Wide character in syswrite

Jonathan Rockway jon at jrock.us
Wed Dec 12 04:57:33 GMT 2007


On Tue, 2007-12-11 at 23:46 +0000, Robert Rothenberg wrote:
> On 11/12/07 17:40 Jonathan Rockway wrote:
> > On Tue, 2007-12-11 at 17:35 +0000, Matt Lawrence wrote:
> >> so I would guess the right thing to
> >> do is to Encode::decode('UTF-8', ...) before passing into the module.
> > 
> > No.  You should fix the module and send the author a patch.  It might
> > take 5 extra minutes, but you'll fix the problem *for every person in
> > the world* :)
> 
> The data is properly encoded in UTF-8, and Encode::is_utf8($strong, -1) says
> it's well-formed UTF-8.
> 
> So which module is broken? Net::Dict or Net::Cmd?  The error is associated
> with file handles not being configured for utf8, so I suspect the latter.

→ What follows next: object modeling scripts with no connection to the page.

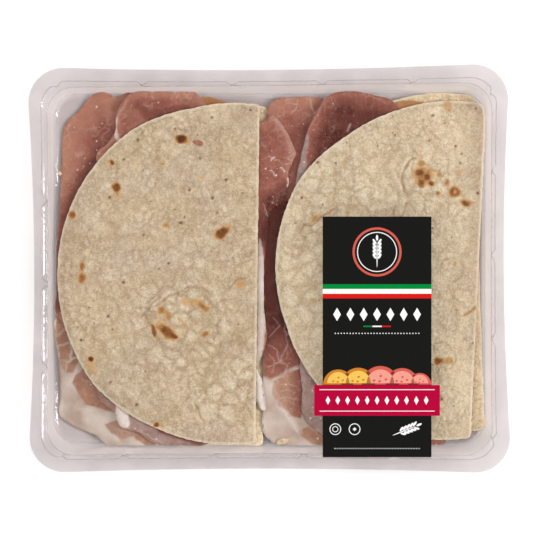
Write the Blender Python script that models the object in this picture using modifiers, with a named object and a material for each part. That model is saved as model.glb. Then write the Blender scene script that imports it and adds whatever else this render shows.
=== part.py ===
"""A sealed clear pack of two filled piadine, lying flat with its film lid up.

Metres, +Z up. The origin is the centre of the tray's underside. Each piadina is two halves of a
round flatbread with cheese and slices of cured ham between them; the ham hangs out at the rims.
"""
import math

import bmesh
import bpy
import numpy as np
from mathutils import Vector, geometry, noise

MM = 0.001
GAP = 0.35 * MM

# Tray
TRAY_LENGTH = 0.2738
TRAY_WIDTH = 0.2317
TRAY_HEIGHT = 0.0250
SHEET_THICKNESS = 0.0005
STEP_INSET_ENDS = 0.0066
STEP_INSET_SIDES = 0.0074
STEP_DEPTH = 0.0015
STEP_SLOPE = 0.0006
LEDGE_INSET = 0.0100
WALL_DRAFT_ENDS = 0.0031
WALL_DRAFT_SIDES = 0.0045
FOOT_HEIGHT = 0.0035
FOOT_RADIUS = 0.0030
FLANGE_RADIUS = 0.0200
STEP_RADIUS = 0.0145
WALL_RADIUS = 0.0155
FOOT_CORNER_RADIUS = 0.0135
FLOOR_CORNER_RADIUS = 0.0105
CORNER_SEGMENTS = 7
# Anti-nesting lugs along the step: how many, how far apart, how far off the side's middle, and how
# far they reach in over the ledge.
LUG_WIDTH = 0.0069
LUG_TIP = 0.0018
LUG_ROWS = {
    "back": (4, 0.0515, 0.0046, 0.0020),
    "left": (3, 0.0478, -0.0088, 0.0026),
    "front": (4, 0.0515, -0.0063, 0.0018),
    "right": (3, 0.0482, 0.0077, 0.0017),
}
CORNER_LUG_STEPS = (2, 2, 6, 6)
CORNER_LUG_REACH = 0.0021
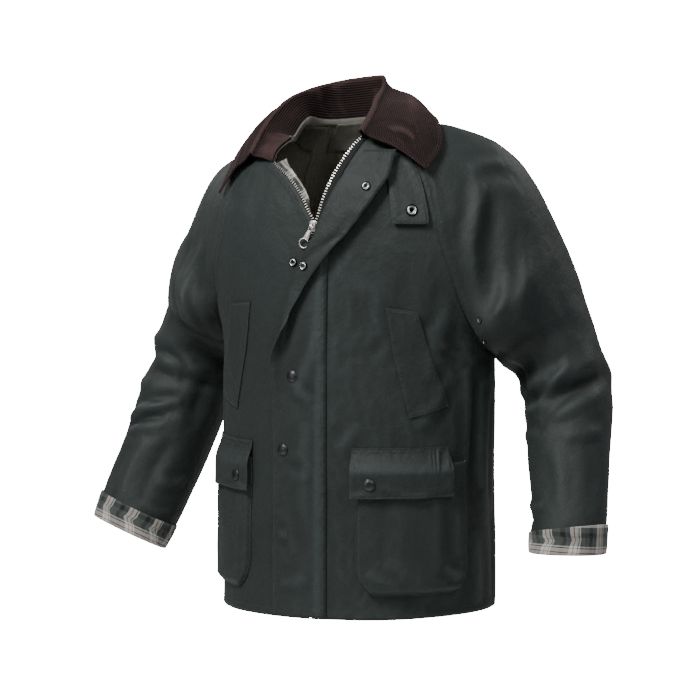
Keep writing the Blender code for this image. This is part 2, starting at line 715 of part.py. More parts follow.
def pocket_places(right):
    """Angle, height and lift over a bellows pocket: gussets at the sides and foot, mouth at the top."""
    shift, fullness = (RIGHT_POCKET_SHIFT, RIGHT_POCKET_FULL) if right else (0.0, 1.0)
    inner, outer = POCKET["inner"] + shift, POCKET["outer"] + shift
    middle, half = (inner + outer) / 2, (outer - inner) / 2
    rows = []
    for up in (0.0, 0.03, 0.08, 0.2, 0.42, 0.68, 0.88, 1.0):
        height = POCKET["bottom"] + (POCKET["mouth"] - POCKET["bottom"]) * up
        round_foot = math.sqrt(1 - (1 - min(up / POCKET_FOOT["part"], 1.0)) ** 2)
        narrow = POCKET_FOOT["width"] + (1 - POCKET_FOOT["width"]) * round_foot
        row = []
        for across in (-1.0, -0.96, -0.87, -0.5, 0.0, 0.5, 0.87, 0.96, 1.0):
            rise = min(ease((1 - abs(across)) / 0.09), ease(up / 0.06))
            full = POCKET["depth"] * fullness * (1 - 0.5 * up) * (0.75 + 0.25 * (1 - across * across))
            row.append((middle + half * narrow * across, height, POCKET_GAP + TRIM + full * rise))
        rows.append(row)
    return rows


def make_pocket(name, right):
    cloth(name, side_grid(pocket_places(right), right), WAXED, TRIM)


def make_pocket_flap(name, right):
    shift, fullness = (RIGHT_POCKET_SHIFT, RIGHT_POCKET_FULL) if right else (0.0, 1.0)
    rows = []
    for down in (1.0, 0.96, 0.7, 0.4, 0.06, 0.0):
        height = POCKET_FLAP["top"] + (POCKET_FLAP["bottom"] - POCKET_FLAP["top"]) * down
        lift = LAY_GAP + TRIM + (0.0026 + 0.0146 * fullness) * ease(down / 0.50)
        row = []
        for across in (0.0, 0.03, 0.25, 0.5, 0.75, 0.97, 1.0):
            angle = POCKET_FLAP["inner"] + (POCKET_FLAP["outer"] - POCKET_FLAP["inner"]) * across
            row.append((angle + shift, height, lift))
        rows.append(row)
    cloth(name, side_grid(rows, right), WAXED, TRIM)


def make_welt(name, right):
    top_front, top_back, foot_back, foot_front = (np.array(corner) for corner in WELT)
    rows = []
    for up in np.linspace(0, 1, 6):
        start = foot_front + (top_front - foot_front) * up
        end = foot_back + (top_back - foot_back) * up
        row = []
        for across in (0.0, 0.3, 0.6, 0.92, 1.0):
            angle, height = start + (end - start) * across
            row.append((angle, height, LAY_GAP + TRIM + 0.0015 * across))
        rows.append(row)
    cloth(name, side_grid(rows, right), WAXED, TRIM)


# Facings that show inside the neck and the open front

def make_facings():
    """The facing below the neck seam, and the checked lining beside the right zip tape."""
    inside = -(CLOTH + 0.0006)
    rows = [row[2:-2] for row in back_places()[-3:]]
    top = [(angle, height - 0.0015) for angle, height in rows[-1]]
    grid = [[body(*place, inside) for place in row] for row in rows[:-1] + [top]]
    cloth("neck_facing", np.array(grid), FACING, 0.0012)
    heights = zip_heights(True)
    behind_tape = -(CLOTH + 0.0005 + TAPE_CLOTH + 0.0006)
    grid = []
    for row, height in list(zip(front_panel(True), heights))[-7:]:
        past = smooth(LINING, height)[0]
        grid.append([from_edge(row, distance, behind_tape, True)
                     for distance in (0.030, 0.012, 0.0, -past / 2, -past)])
    cloth("lining_strip", np.array(grid), CHECK, 0.0012)


# Zip

def make_zip_tape(name, right):
    """The tape behind the front's edge, with half of the chain along its own edge."""
    behind = -(CLOTH + 0.0005)
    panel = front_panel(right)[:len(zip_heights(right))]
    panel[-1] += (panel[-2] - panel[-1]) * 0.25
    middle = 0.0003 - CHAIN_HALF
    section = (
        # from the front's edge, out of the cloth
        (middle, CHAIN_PROUD),
        (middle, behind - TAPE_CLOTH),
        (0.0090, behind - TAPE_CLOTH),
        (0.0090, behind),
        (-0.0009, behind),
        (-0.0009, CHAIN_PROUD),
    )
    bm = bmesh.new()
    rings = [[bm.verts.new(from_edge(row, across, out, right)) for across, out in section]
             for row in panel]
    for low, high in zip(rings[:-1], rings[1:]):
        for k in range(len(section)):
            n = (k + 1) % len(section)
            bm.faces.new((low[k], low[n], high[n], high[k]))
    bm.faces.new(rings[0][::-1])
    bm.faces.new(rings[-1])
    bmesh.ops.recalc_face_normals(bm, faces=bm.faces)
    mesh = bpy.data.meshes.new(name)
    bm.to_mesh(mesh)
    bm.free()
    keep(name, mesh, TAPE)


def block(name, size, middle):
    """A plain block as a scene object."""
    bm = bmesh.new()
    bmesh.ops.create_cube(bm, size=1)
    bmesh.ops.scale(bm, vec=size, verts=bm.verts)
    bmesh.ops.translate(bm, vec=middle, verts=bm.verts)
    mesh = bpy.data.meshes.new(name)
    bm.to_mesh(mesh)
    bm.free()
    return mesh


def hinge_place():
    """The middle of the bar that the zip's pull hangs from."""
    return front(0.0, ZIP_STOP - 0.010, CHAIN_PROUD + 0.0007 + PULL_AXIS_OUT)


def make_slider():
    """The slider's base with a lug and the hinge bar, joined into one solid."""
    width, thick, height = SLIDER
    middle = hinge_place()
    swing = math.radians(PULL_SWING)
    base = keep("zip_slider", block("zip_slider", (width, thick, height),
                                    (0, PULL_AXIS_OUT - thick / 2, 0)), BRASS)
    slope = front(0.0, ZIP_STOP) - front(0.0, ZIP_STOP - 0.020)
    base.location = middle
    base.rotation_euler = (-math.atan2(slope[1], slope[2]), 0, 0)
    lug = bpy.data.objects.new("slider_lug", block("slider_lug", (0.0026, PULL_AXIS_OUT, 0.0024),
                                                   (0, PULL_AXIS_OUT / 2, 0.0)))
    bar_mesh = bpy.data.meshes.new("slider_bar")
    bm = bmesh.new()
    bmesh.ops.create_cone(bm, cap_ends=True, segments=10, radius1=0.0009, radius2=0.0009, depth=0.0066)
    bm.to_mesh(bar_mesh)
    bm.free()
    bar = bpy.data.objects.new("slider_bar", bar_mesh)
    bar.rotation_euler = (0, math.pi / 2 + swing, 0)
    for tool in (lug, bar):
        cutters.objects.link(tool)
        tool.location = middle
        tool.hide_render = True
        tool.display_type = "WIRE"
        join = base.modifiers.new("join " + tool.name, "BOOLEAN")
        join.operation = "UNION"
        join.object = tool


def make_pull():
    """A flat pull: a forked tab under the hinge bar and an open ring."""
    ring_middle = -(PULL_LENGTH - RING_OUTER)
    tab_half, top = 0.0030, -0.0021
    open_angle = math.asin(tab_half * 1.5 / RING_OUTER)
    outline = [(-tab_half, top), (tab_half, top)]
    outline += [(RING_OUTER * math.sin(a), ring_middle + RING_OUTER * math.cos(a))
                for a in np.linspace(open_angle, 2 * math.pi - open_angle, 21)]
    hole = [(RING_INNER * math.sin(a), ring_middle + RING_INNER * math.cos(a))
            for a in np.linspace(0, 2 * math.pi, 19)[:-1]]
    curve = bpy.data.curves.new("zip_pull", "CURVE")
    curve.dimensions = "2D"
    curve.fill_mode = "BOTH"
    curve.extrude = 0.0007
    curve.resolution_u = 1
    curve.render_resolution_u = 0
    for points in (outline, hole):
        line = curve.splines.new("POLY")
        line.points.add(len(points) - 1)
        for target, (x, y) in zip(line.points, points):
            target.co = (x, y, 0, 1)
        line.use_cyclic_u = True
    pull = bpy.data.objects.new("zip_pull", curve)
    jacket.objects.link(pull)
    curve.materials.append(material(BRASS))
    pull.location = hinge_place()
    pull.rotation_euler = (math.pi / 2, math.radians(PULL_SWING), 0)


# Press studs

CAP_PROFILE = ((0.0, 1.0), (0.55, 0.92), (0.9, 0.6), (1.0, 0.25), (1.0, 0.0), (0.0, 0.0))
SOCKET_PROFILE = ((0.0, 0.35), (0.4, 0.35), (0.5, 0.8), (0.85, 0.8), (1.0, 0.3), (1.0, 0.0), (0.0, 0.0))


def make_stud(name, place, outward, radius, profile):
    """A round stud, turned from its profile, standing on the cloth."""
    mesh = bpy.data.meshes.new(name)
    bm = bmesh.new()
    verts = [bm.verts.new((x * radius, 0, z * STUD_HEIGHT)) for x, z in profile]
    for low, high in zip(verts[:-1], verts[1:]):
        bm.edges.new((low, high))
    bm.to_mesh(mesh)
    bm.free()
    stud = keep(name, mesh, GUNMETAL)
    turned = stud.modifiers.new("turned", "SCREW")
    turned.steps = 12
    turned.render_steps = 12
    turned.use_merge_vertices = True
    turned.merge_threshold = 0.00005
    x, y, z = outward
    stud.location = place + np.array(outward) * 0.0005
    stud.rotation_euler = (0, math.acos(z), math.atan2(y, x))


def flap_stud(name, height, length, radius, profile, under=False):
    """A stud on the storm flap; under puts it on the side that the roll has turned up."""
    lift = -TRIM if under else 0.0
    place = flap_point(height, length, lift)
    across = flap_point(height, length - 0.002) - flap_point(height, length + 0.002)
    up = flap_point(height + 0.002, length) - flap_point(height - 0.002, length)
    outward = unit(np.cross(across, up)) * (-1 if under else 1)
    make_stud(name, place, outward, radius, profile)


def make_studs():
    flap_stud("stud_flap_upper", -0.366, 0.053, STUD_RADIUS, CAP_PROFILE)
    flap_stud("stud_flap_lower", -0.475, 0.070, STUD_RADIUS, CAP_PROFILE)
    flap_stud("socket_flap_top", -0.092, 0.064, SOCKET_RADIUS, SOCKET_PROFILE, under=True)
    flap_stud("socket_flap_edge", -0.203, 0.056, SOCKET_RADIUS, SOCKET_PROFILE, under=True)
    place = angle_at(-0.031, -0.199)
    make_stud("stud_front", body(place, -0.199, 0.0), body_normal(place, -0.199),
              SOCKET_RADIUS, SOCKET_PROFILE)
    angle, height = -53.0, -0.122
    make_stud("socket_tab", body(angle, height, LAY_GAP + 2 * TRIM + 0.0030),
              body_normal(angle, height), STUD_RADIUS, SOCKET_PROFILE)
    height = POCKET_FLAP["bottom"] + 0.021
    for name, angle, fullness in (("stud_pocket_left", -65.0, 1.0),
                                  ("stud_pocket_right", 180 + 53.0, RIGHT_POCKET_FULL)):
        lift = LAY_GAP + TRIM + 0.0023 + 0.0146 * fullness
        make_stud(name, body(angle, height, lift), body_normal(angle, height), STUD_RADIUS, CAP_PROFILE)


def make_jacket():
    make_panels()
    for side, right in (("left", False), ("right", True)):
        make_sleeve("sleeve_" + side, right)
        make_cuff("cuff_" + side, right)
        make_pocket("pocket_" + side, right)
        make_pocket_flap("pocket_flap_" + side, right)
        make_welt("welt_" + side, right)
        make_zip_tape("zip_tape_" + side, right)
    make_collar()
    make_storm_flap()
    make_tab()
    make_facings()
    make_slider()
    make_pull()
    make_studs()


for old in list(bpy.data.objects):
    bpy.data.objects.remove(old)
jacket = bpy.data.collections.new("waxed_cotton_jacket")
cutters = bpy.data.collections.new("cutters")
bpy.context.scene.collection.children.link(jacket)
bpy.context.scene.collection.children.link(cutters)
make_jacket()
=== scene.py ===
# %% [markdown]
# # A waxed cotton jacket
#
# The jacket hangs filled out, as if someone wore it. Plain solids of every sewn piece are already made, and
# this lesson dresses them: thin shells of cloth with listed creases, corduroy, a check lining, a metal
# zip, studs and all the stitching. Everything is in metres, the front faces -Y and the wearer's left is +X.
# The origin is the middle of the neck seam.

# %% Load the solids that the looks are built around
import json
import math

import bmesh
import bpy
import numpy as np
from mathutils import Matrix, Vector, noise as clouds

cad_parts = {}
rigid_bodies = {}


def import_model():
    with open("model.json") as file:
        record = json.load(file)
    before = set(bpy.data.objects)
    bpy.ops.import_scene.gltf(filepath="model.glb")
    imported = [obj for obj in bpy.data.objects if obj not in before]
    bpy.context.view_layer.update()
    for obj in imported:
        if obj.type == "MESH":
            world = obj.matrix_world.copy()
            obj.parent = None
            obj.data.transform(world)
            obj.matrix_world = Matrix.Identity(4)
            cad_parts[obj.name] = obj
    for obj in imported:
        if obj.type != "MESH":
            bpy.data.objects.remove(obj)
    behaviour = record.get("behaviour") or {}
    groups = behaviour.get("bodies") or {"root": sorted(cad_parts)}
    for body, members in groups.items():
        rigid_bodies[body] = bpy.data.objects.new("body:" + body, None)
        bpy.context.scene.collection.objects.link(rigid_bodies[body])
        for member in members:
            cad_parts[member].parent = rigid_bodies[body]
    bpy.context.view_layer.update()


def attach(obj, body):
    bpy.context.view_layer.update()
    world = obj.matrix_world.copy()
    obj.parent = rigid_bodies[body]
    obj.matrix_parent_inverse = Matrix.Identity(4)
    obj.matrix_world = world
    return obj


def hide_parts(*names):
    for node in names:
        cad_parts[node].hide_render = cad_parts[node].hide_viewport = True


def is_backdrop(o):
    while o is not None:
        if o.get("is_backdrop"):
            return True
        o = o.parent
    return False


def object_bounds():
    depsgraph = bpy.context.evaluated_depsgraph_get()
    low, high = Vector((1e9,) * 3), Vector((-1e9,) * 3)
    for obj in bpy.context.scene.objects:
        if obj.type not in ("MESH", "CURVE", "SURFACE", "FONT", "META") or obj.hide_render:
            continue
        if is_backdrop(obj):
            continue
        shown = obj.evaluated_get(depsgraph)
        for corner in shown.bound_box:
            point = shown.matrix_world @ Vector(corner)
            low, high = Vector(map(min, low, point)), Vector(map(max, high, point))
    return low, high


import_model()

# %% [markdown]
# ## Camera and light
#
# A garment is read by its outline and by the soft shade in its folds. A long lens from four and a half
# metres keeps both sleeves in proportion. A short lens close by would be easier to frame and would swell
# the near sleeve. The light is five panels: four large ones, because small lamps put hard spots on wax, and
# a smaller low one that the zip's metal mirrors. The room itself glows only a little, so that folds keep
# their shade, and what the camera sees behind the jacket is a bright backdrop.

# %% Helpers for objects and nodes
def keep(name, data):
    """A new object in the scene."""
    made = bpy.data.objects.new(name, data)
    bpy.context.scene.collection.objects.link(made)
    return made


def add(tree, kind, inputs=(), **settings):
    """A node with its settings, its inputs set or linked by name or number."""
    made = tree.nodes.new(kind)
    for key, value in settings.items():
        setattr(made, key, value)
    for key, value in dict(inputs).items():
        if isinstance(value, bpy.types.NodeSocket):
            tree.links.new(value, made.inputs[key])
        else:
            made.inputs[key].default_value = value
    return made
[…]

This is where the confusion comes in.  Encode::is_utf8 checks if the
utf8 flag (in the SV structure) is on.  This means that $strong is a
string of wide characters, not a string of octets (latin-1).  So what
you need to do is take this string of characters and convert it to a
string of octets.  You can do this with utf8::encode or Encode::encode.
The result of that function will be a string with the utf8 flag *turned
off*, full of *octets* that represent the unicode characters.  

Did I mention that this is confusing? :)

Quick example:

  my $var = <STDIN>;

By default, $var is utf8 octets representing unicode characters (if the
user types in utf8).  If you regex $var, /./ will match *one byte*,
which is not the same as one character.  Perl doesn't know about
characters yet, though, it's just bytes.

  utf8::decode($var);

Now $var is characters representing unicode characters.  If you regex
this string /./ will match one wide character.  This is the form you
want $var to be in while it's in your program.  Working with bytes
doesn't make sense, you want characters.

  syswrite STDOUT, $var; # FAIL

This fails because you are trying to write perl characters to a
filehandle.  The outside world has no idea what perl characters are, so
you can't write perl characters to the outside world (and this code
C<die>s).

  utf8::encode($var);

Assuming we restarted the program one paragraph above... we're just
reversing decode here.  We're converting perl's internal characters into
utf8 octets that the real world (xterms, web browser) can understand.

  syswrite STDOUT, $var;

Now this works, because we are writing octets to STDOUT instead of
characters.  Whatever's on the other side of STDOUT now has to take
those octets and convert them to characters, but we don't really care
because we're done.

One more way of looking at it:

   my $var = <octets>; # binary
   utf8::decode($var); # text
   print $text; (*) # not allowed, stdout only speaks binary
   utf8::encode($var); # $var is binary again
   print $text; # and now we can print it

 (*) print can print wide chars, but with a warning.  don't do it.

Hope this helps.  Perl's unicode can be tricky.